**RECORDS FOR PROCESSING**
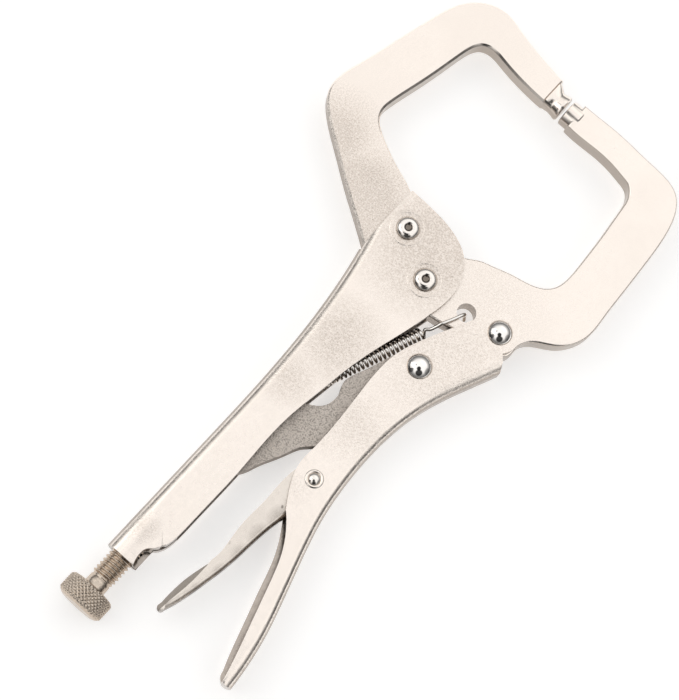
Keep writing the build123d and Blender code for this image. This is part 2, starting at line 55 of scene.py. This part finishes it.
# ---------------------------------------------------------------- materials
def material(name, base, rough, grain=0.0, grain_size=0.45, blotch=0.06, scratches=0.3,
             masks=None, dulling_and_shade=0.0, side_shade=0.7, tint_dark=0.7, floor_grain=0.12, pits=0.0, wide=False, rim_highlight=0.0,
             dimples=None, inner=None):
    """Plated steel: tone and roughness that wander, blasted grain, fine handling scratches.

    masks are (x, y, inner radius, outer radius) in tool millimetres, where the grain is strong and the tone is
    darkened; on the release lever that darkening is painted shade along the spine side.
    The side tone is painted shade, multiplied onto faces turned away from ±Z (sheared edges, side faces and bends)
    against the pressed faces.
    """
    m = bpy.data.materials.new(name)
    m.use_nodes = True
    nt = m.node_tree
    nt.nodes.clear()
    N, L = nt.nodes.new, nt.links.new
    out = N("ShaderNodeOutputMaterial")
    bsdf = N("ShaderNodeBsdfPrincipled")
    L(bsdf.outputs[0], out.inputs[0])
    bsdf.inputs["Metallic"].default_value = 1.0
    tc = N("ShaderNodeTexCoord")

    def tex_noise(scale, detail=3.0, rough_=0.55, stretch=None):
        t = N("ShaderNodeTexNoise")
        t.inputs["Scale"].default_value = scale
        t.inputs["Detail"].default_value = detail
        t.inputs["Roughness"].default_value = rough_
        if stretch:
            mp = N("ShaderNodeMapping")
            mp.inputs["Scale"].default_value = stretch[0]
            mp.inputs["Rotation"].default_value = stretch[1]
            L(tc.outputs["Object"], mp.inputs["Vector"])
            L(mp.outputs["Vector"], t.inputs["Vector"])
        else:
            L(tc.outputs["Object"], t.inputs["Vector"])
        return t.outputs["Fac"]

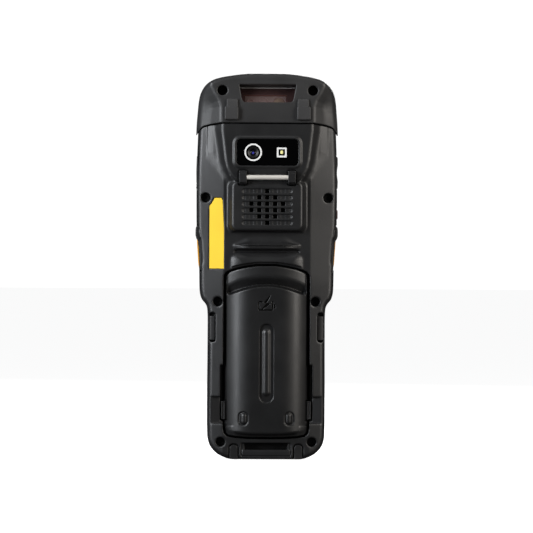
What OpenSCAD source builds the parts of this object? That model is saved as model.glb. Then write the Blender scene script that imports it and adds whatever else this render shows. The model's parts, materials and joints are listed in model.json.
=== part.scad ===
// Portable barcode data terminal, standing on its foot end.
// +Z runs from the foot to the scanning head, -Y is the display and keypad
// side, +Y is the back with the battery. Units are millimetres.

/* [Housing] */
// Wall thickness of the rear housing and head cap
wall = 1.8; // [1.6:0.1:2]
// Wall thickness of the front housing's rim
front_wall = 2.4; // [2.2:0.1:2.6]
// Thickness of the front face plate
face_t = 1.6; // [1.4:0.1:1.7]
// How far the coloured trim band stands out of the sides
trim_proud = 0.2; // [0:0.05:0.3]

/* [Display] */
// Width of the display window
display_w = 58; // [54:1:60]
// Height of the display window
display_h = 95; // [90:1:95]

/* [Keypad] */
// Gap between a key and its hole in the face plate
key_gap = 0.3; // [0.25:0.05:0.4]
// Corner radius of the keys
key_r = 2; // [1:0.5:3]
// How far a key stands out of the face plate
key_rise = 1.3; // [1:0.1:1.4]
// Width of a number key
key_w = 10.6; // [9:0.2:11]
// Height of a number key
key_h = 9; // [7:0.5:9.5]

/* [Loudspeaker grille] */
// Distance between the grooves of the grille
groove_pitch = 3.3; // [3.2:0.1:3.4]
// Height of a groove
groove_h = 2.2; // [1.8:0.1:2.4]
// Length of a groove
groove_l = 26.4; // [24:0.4:28]
// Side of a square sound hole
hole_s = 2; // [1.6:0.1:2.2]
// Distance between sound holes in a groove
hole_pitch = 4.1; // [4:0.1:4.4]

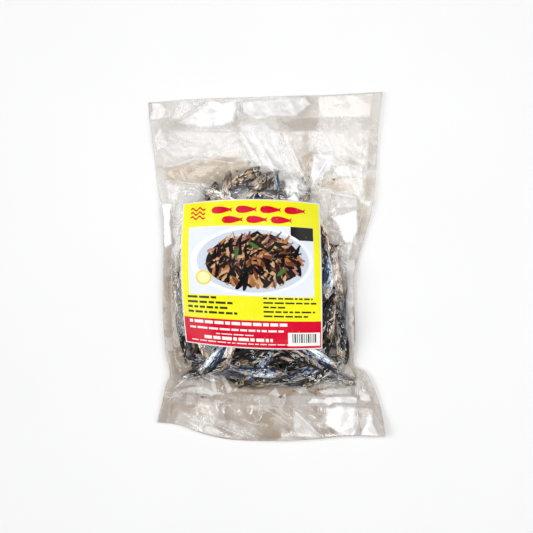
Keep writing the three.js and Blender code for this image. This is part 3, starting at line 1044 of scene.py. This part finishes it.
# Panes between sharp creases: corners, and how white the pane is, or below 0 how clear and brown. The
# white is a painted reflection of the lights, and the brown is painted shade
panes = [
    ([(-49, 143), (-24, 143), (-26, 124), (-43, 119), (-59, 118), (-78, 125)], 1),
    ([(-100, 141), (-88, 141), (-87, 127), (-99, 125)], 0.8),
    ([(-26, 125), (-2, 125.5), (11, 117), (15, 78), (2, 82), (-11, 83)], 0.7),
    ([(-79, 120), (-26, 120), (-21, 99), (-43, 97), (-75, 89), (-92, 102)], 0.35),
    ([(-98, 113), (-90, 119), (-84, 106), (-95, 99)], 0.8),
    ([(-85, 73), (-75, 69), (-76, 57), (-84, 57)], 0.5),
    ([(3, 106), (22, 102), (29, 84), (29, 78), (13, 80)], 0.45),
    ([(36, 113), (64, 123), (83, 127), (84, 95), (79, 92), (58, 98), (47, 103)], 0.18),
    ([(39, 98), (58, 98), (60, 91), (57, 85), (46, 74), (38, 68)], 0.8),
    ([(58, 82), (61, 88), (83, 86), (83, 74), (62, 77)], 0.8),
    ([(17, 75), (30, 77), (36, 66), (30, 57), (20, 60)], 0.45),
    ([(15, 73), (20, 74), (19, 60)], 1.1),
    ([(20, 66), (24, 74), (27, 64)], 1.2),
    ([(17, 57), (24, 63), (27, 56)], 1.2),
    ([(75, 74), (83, 74), (83, 61), (78, 67)], 0.6),
    ([(57, 62), (76, 62), (79, 50), (60, 50)], 0.5),
    ([(80, 58), (90, 56), (90, 52), (80, 54)], 0.7),
    ([(55, 43), (79, 49), (78, 18), (67, 20)], 1.15),
    ([(65, 6), (77, 6), (75, -92), (71, -90), (69.5, -34)], 0.5),
    ([(74.7, -36), (79, -36), (79, -66), (75, -64)], -0.8),
    ([(-92, 54), (-82, 54), (-82, 18), (-89, 18)], 1.15),
    ([(-82, 53), (-73, 53), (-74, 9), (-81, 9)], 0.15),
    ([(-83, 9), (-74, 9), (-71, -91), (-79, -91)], -0.7),
    ([(-74, -98), (-48, -106), (-47, -112), (-73, -108)], -0.6),
    ([(-48, -94), (66, -104), (76, -110), (-47, -113)], -0.9),
    ([(50, -120), (77.5, -120), (77, -147), (64, -145), (49, -136)], 1.3),
    ([(39, -113), (77, -113), (77, -118), (35, -118)], 1),
    ([(87, -123), (96, -147), (81, -147)], 1.1),
    ([(22, -123), (37, -131), (47, -147), (26, -147), (21, -131)], 0.55),
    ([(-75, -122), (-26, -132), (-5, -149), (-21, -150), (-55, -145), (-83, -138)], 0.22),
    ([(-76, -106), (-53, -103), (-34, -110), (-74, -109)], 0.35),
    ([(80, -104), (88, -110), (91, -116), (80, -115)], 0.7),
    ([(53, 82), (61, 76), (76, 74), (68, 64), (57, 64), (45, 70)], -0.7),
    ([(30, 95), (40, 101), (41, 87), (37, 69), (34, 75), (27, 91)], -0.7),
    ([(85, 79), (93, 76), (91, 57), (83, 62)], -0.6),
    ([(79, 52), (89, 52), (84, 13), (78, 13)], -0.4),
    ([(47, 44), (54, 41), (64, 20), (50, 20)], -0.4),
    ([(-88.6, 17), (-83, 17), (-82, 2), (-88, 2)], -0.6),
    ([(-88.5, -8), (-82, -8), (-80, -61), (-87.5, -61)], -1),
    ([(-86, -72), (-79.6, -72), (-76, -92), (-82, -92)], -0.8),
    ([(-90, 85), (-60, 92), (-26, 96), (-12, 84), (-26, 72), (-72, 70), (-88, 74)], -0.85),
    ([(-16, -120), (0, -122), (18, -147), (-2, -149)], -0.6),
    ([(36, -120), (44, -120), (49, -132), (44, -132)], -0.6),
    ([(-74, -109.3), (-30, -113.4), (-30, -114.8), (-74, -110.9)], -1),
    ([(-48, -93), (-44, -92), (-43, -110), (-47, -108)], 0.4),
    ([(-40, -92), (-36, -93), (-30, -104), (-34, -110)], 0.3),
    ([(1, -109), (7, -102), (12, -111)], 0.8),
    ([(24, -104), (33, -103), (37, -109), (27, -110)], 0.5),
    ([(44, -106), (74, -104), (74, -110), (50, -111)], 0.45),
    ([(-74, -97), (-54, -95), (-52, -102), (-76, -104)], 0.2),
    ([(-22, 143), (34, 145), (41, 138), (26, 129), (-8, 127), (-20, 131)], 0.8),
]
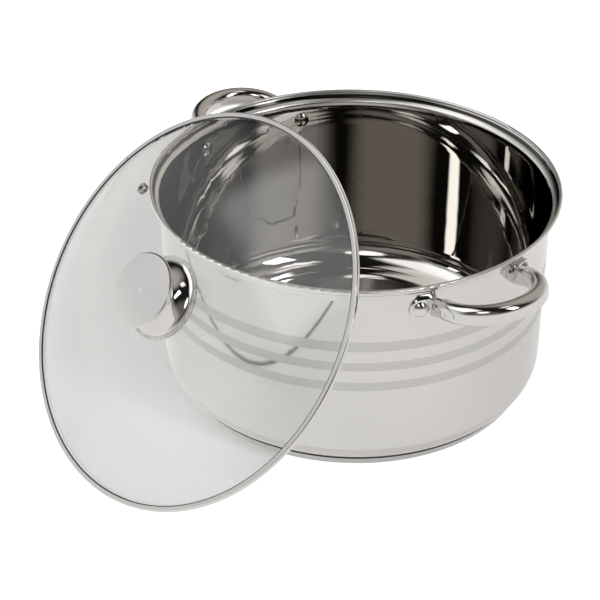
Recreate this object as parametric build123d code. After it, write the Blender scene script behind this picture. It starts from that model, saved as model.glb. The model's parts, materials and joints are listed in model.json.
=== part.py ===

**WHAT NEEDS TO BE DONE**
Find the line that contains "Recreate this object" in the listing above. Retype it and every line after it up to the last, exactly, and nothing else.

**RESPONSE TO THIS TASK**
Recreate this object as parametric build123d code. After it, write the Blender scene script behind this picture. It starts from that model, saved as model.glb. The model's parts, materials and joints are listed in model.json.
=== part.py ===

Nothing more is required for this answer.